Women artists like Orlan with her tableaux vivants of the ’60s-‘70s, Cindy Sherman, with the History Portraits series (1988-1990) and Irene Pascali, with the Originality of space and time series (2002-2004), found in the painting of the past the favourable conditions for this kind of action. The idealistic presentation of the naked female body and the restriction of the female presence to the role of the model, and subsequently to a non-intellectual status, constituted an object for re-examination and for a break from the existing tradition5.

The French photographer, Dany Leriche, continues until today the tradition of the appropriation of oeuvres of the past, with a strong feminist feeling. Contrary to Orlan, or Cindy Sherman, she does not pose for her photos herself. She visualizes her compositions with models, the leading roles of which are assumed by women artists, historians of art and theoreticians. Her purpose is to provoke a different perception of the spectacle of the nude female body, the very opposite of the voyeuristic dimension of the painting of the past, of the contemporary advertising and of pornography. In her photographs, women are presented as active subjects, even when they assume the role of the model, by contributing, to some degree, to the creation of the composition, by accompanying the exhibitions’ catalogues with texts, and by giving their names to the photos of Leriche. Additionally, the natural size of her photographs enhances the air of estrangement and meditation that she aspires to achieve.

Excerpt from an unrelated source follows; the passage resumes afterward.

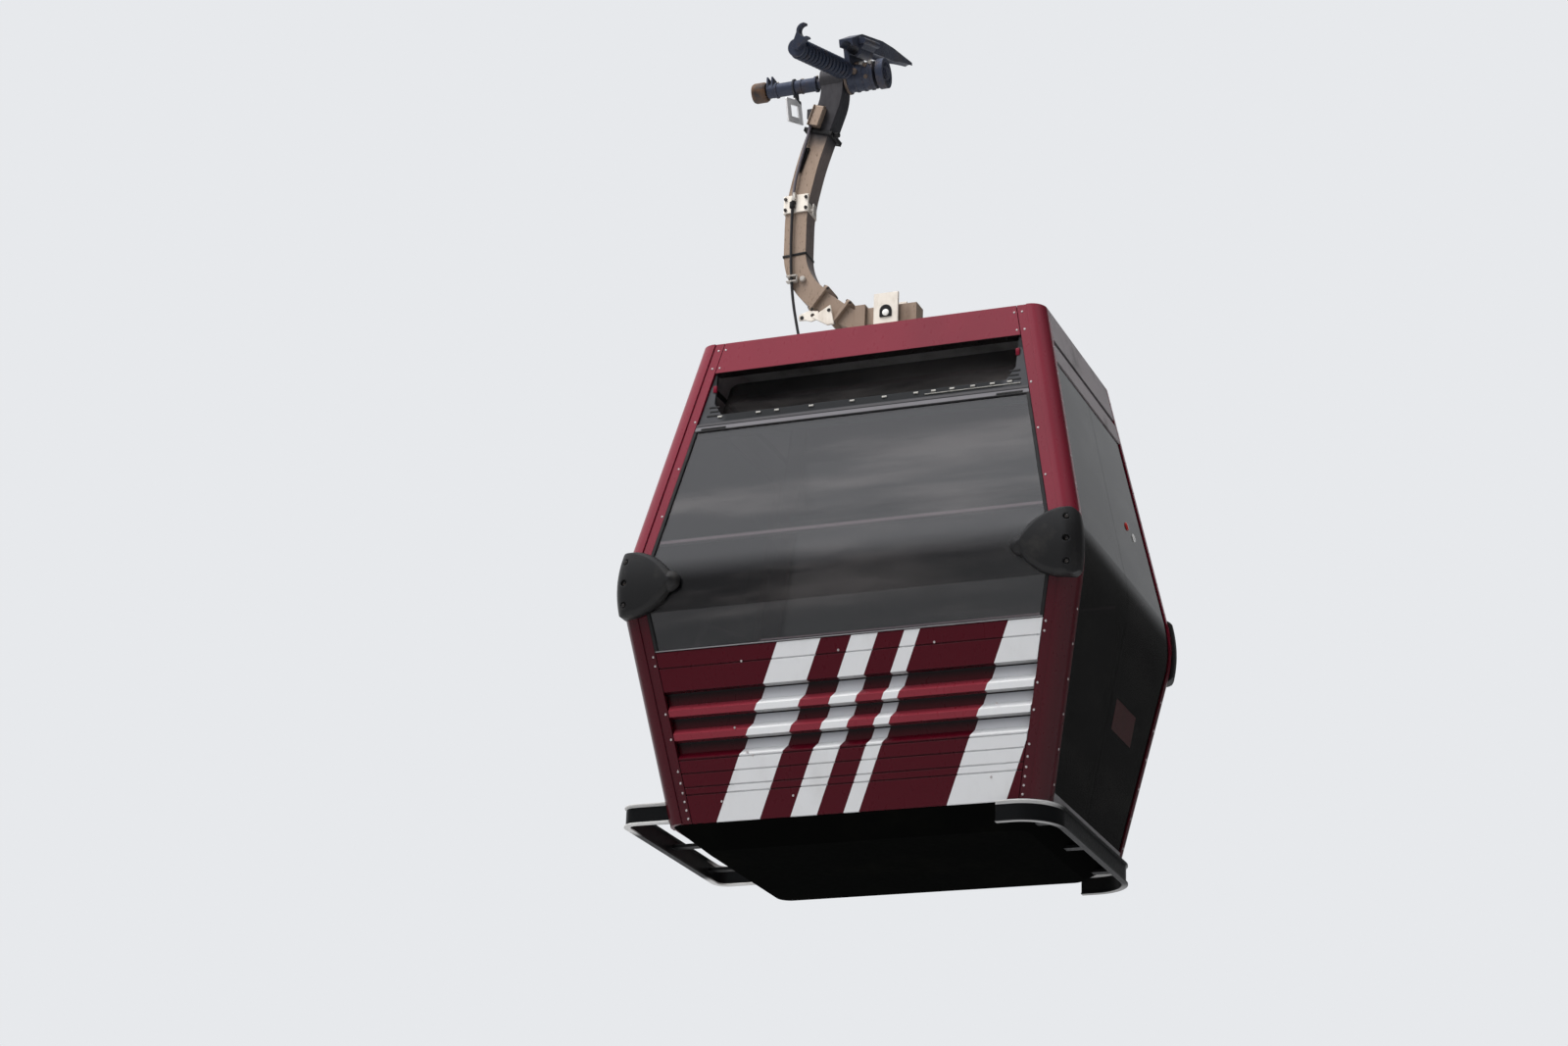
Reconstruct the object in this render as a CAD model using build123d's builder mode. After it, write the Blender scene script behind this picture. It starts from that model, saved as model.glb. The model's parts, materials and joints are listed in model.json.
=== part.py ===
from build123d import *
from math import cos, radians, sin, tan
import os

os.makedirs("parts", exist_ok=True)

# The origin is the rope's centre in the grip, +Z is up, +X is the near end of the cabin
# and +Y is the door side. All sizes are in millimetres and degrees.

# Rope and grip
ROPE_R = 25.0
ROPE_SLOPE = 21.0
CLAMP_LENGTH = 220.0
CLAMP_CLEARANCE = 0.1
JAW_WIDTH = 92.0
JAW_TOP = 50.0
JAW_BEVEL = 16.0
JAW_TIP_Y = 24.0
JAW_TIP_Z = 20.0
JAW_LIP_Y = 20.0
JAW_LIP_Z = 24.0
NOSE_PROFILE = ((200.0, 38.0), (40.0, 76.0), (-270.0, 80.0), (-450.0, 70.0), (-610.0, 52.0), (-760.0, 36.0))
NOSE_HALF_WIDTH = 34.0
NOSE_TIP_HALF_WIDTH = 18.0
NOSE_TAPER_START = -270.0
ROPE_ROOM = 2.0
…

The re-approaching of the paintings is made in a symbolic frame of mind, as the artist herself claims. With the presence of well-known iconographic attributes, including animals, in her photos, she reveals the extensions that the paintings of the past implied as regards the portraying of the naked body, she outlines the portrait of the contemporary woman and she keeps a reserved position towards scientific progress. Such concerns are expressed in the two series she dedicated to the photographic remakes titled Portraits under influence (Portraits sous influence) and The daughters of Ripa (Les filles de Ripa).

At the same time, male photographers made an attempt to see the art of the past trough the prism of the contemporary concerns, by proceeding to the photographic appropriation of paintings, touching on the stereotypes that accompany the female presence and the imposition/mastery of the male gaze. The photographic remakes of Victor Burgin, especially Olympia (1982), and Office at night (1986), making a reference to the homonymous painting of Edward Hopper, as well as Jeff Wall’s Picture for women (1979), which refers to the famous painting of Manet, Bar at the Folies Bergère, belong to this category.

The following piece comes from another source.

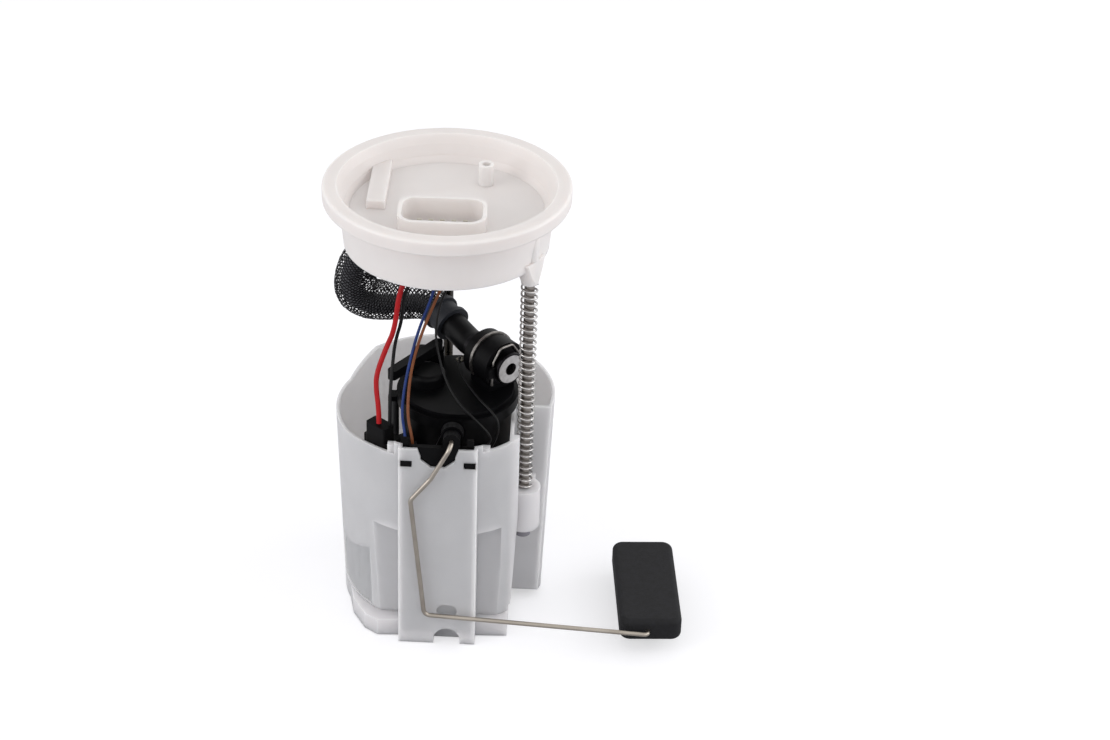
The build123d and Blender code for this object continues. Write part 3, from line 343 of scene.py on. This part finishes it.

The intellectual inquiries of the artists who embraced the feminist theory gave the opportunity to other sensitive social groups to appropriate the oeuvres of the past. The photographic appropriations of the Canadian Evergon6, and the appropriation of the Christian iconography by the French couple Pierre et Gilles, are characterized by their intense eroticism and cause reactions because of their provocative content.

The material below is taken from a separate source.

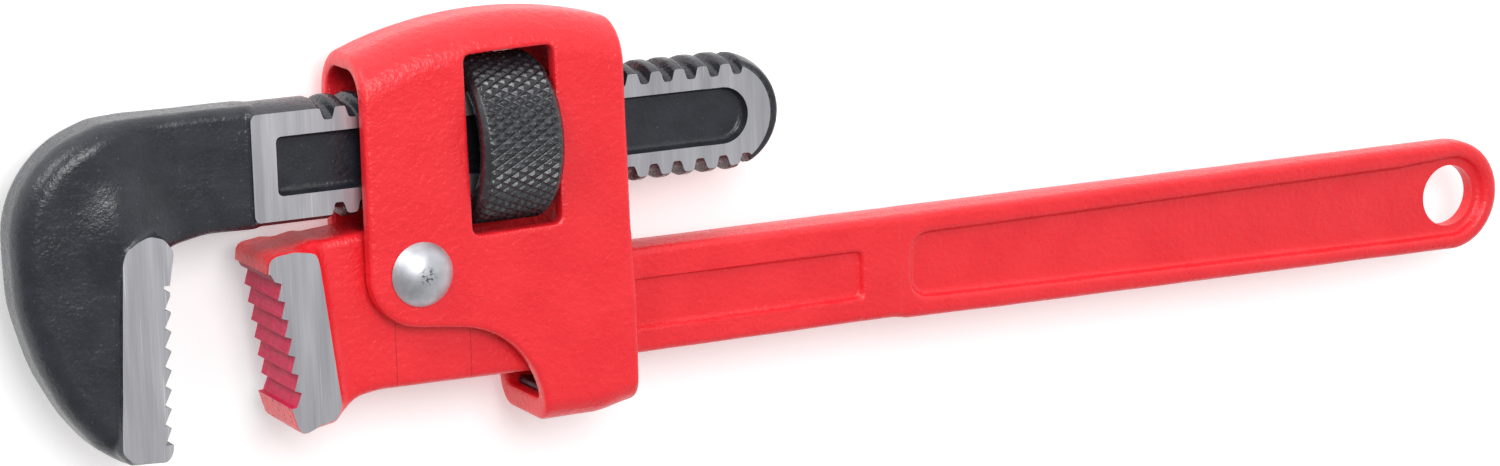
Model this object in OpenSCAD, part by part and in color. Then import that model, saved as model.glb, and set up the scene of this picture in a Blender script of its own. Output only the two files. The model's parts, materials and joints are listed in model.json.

Non-European artists adopted the same critical approach. Photographers like Yasumasa Morimura, with the Daughter of Art History series (1985-), Andres Serrano, with his oeuvres Black Supper I-V (1990) and Black Rembrandt (1991), Renee Cox, with the Renaissance and The Mystic Supper of the Mother series (1996)7, Yinka Shonibare, with The Diary of a Victorian Dandy series (1998), replaced the usually white/European protagonists by people of other races, thus suggesting a different version of the history.

The artistic production of Joel Peter Witkin is a rather special case in the field of photographic remakes. His photographes portray a universe where the constituted ideas of beauty, as personified in the masterpieces of the past, and of the soundness of limb are overturned by the presence of people impersonating the physical pain and the line between life and death.

The same ironic approach is implemented by contemporary photographers such as David Buchan, David Buckland, and Domenika Gruber, who question the commercial aspect of the art of the past and its relationship with the advertisement and the trends.

Finally, the use of digital technology turns out to be a very important tool in the hands of some photographers, for it allows them to create complicated compositions of a rather lyrical character, e.g. Jeff Wall’s photograph A sudden gust of wind, making reference to a stamp of the series Thirty-six images of the mountain Fuji (c.1831) of the Japanese artist Hokusai.

In conclusion, the photographic remakes, as they have been shaped since 1970’s, serve as an effort to review the instituted history of art, to reverse such certainty and to criticize the institutions supporting it. By their oeuvre, photographers review, reexamine and recycle paintings of the past, attributing to them social speech and the contemporary dimension.

1 (Supervision) Athina Ioannou, Feminist theory and cultural critic, Nisos Publications, Athens 2006, p.14.

2 As above, p.24.

3 Charlotte Cotton, La photographie dans l’art contemporain, Thames &Hudson, Paris 2005, p.191.

4 Nikos Daskalothanasis, The artist as an historic subject from the nineteenth to the twenty first century, Agra Publications, Athens 2004, p.270-2

5 Peggy Phelan, Art and feminism, Phaidon, London 2002,p.40.

6 Shirley Madill, «Constru(ct)ing the origins of art» from the catalogue of the exhibition Quotation, Re-presenting history, Winnipeg Art Gallery, Winnipeg 1994,p.15.

7 Francesca Alfano Miglietti, Extreme bodies, the use and the abuse of the body in art, Skira- Thames & Hudson, Milan-New York 2003, p.59.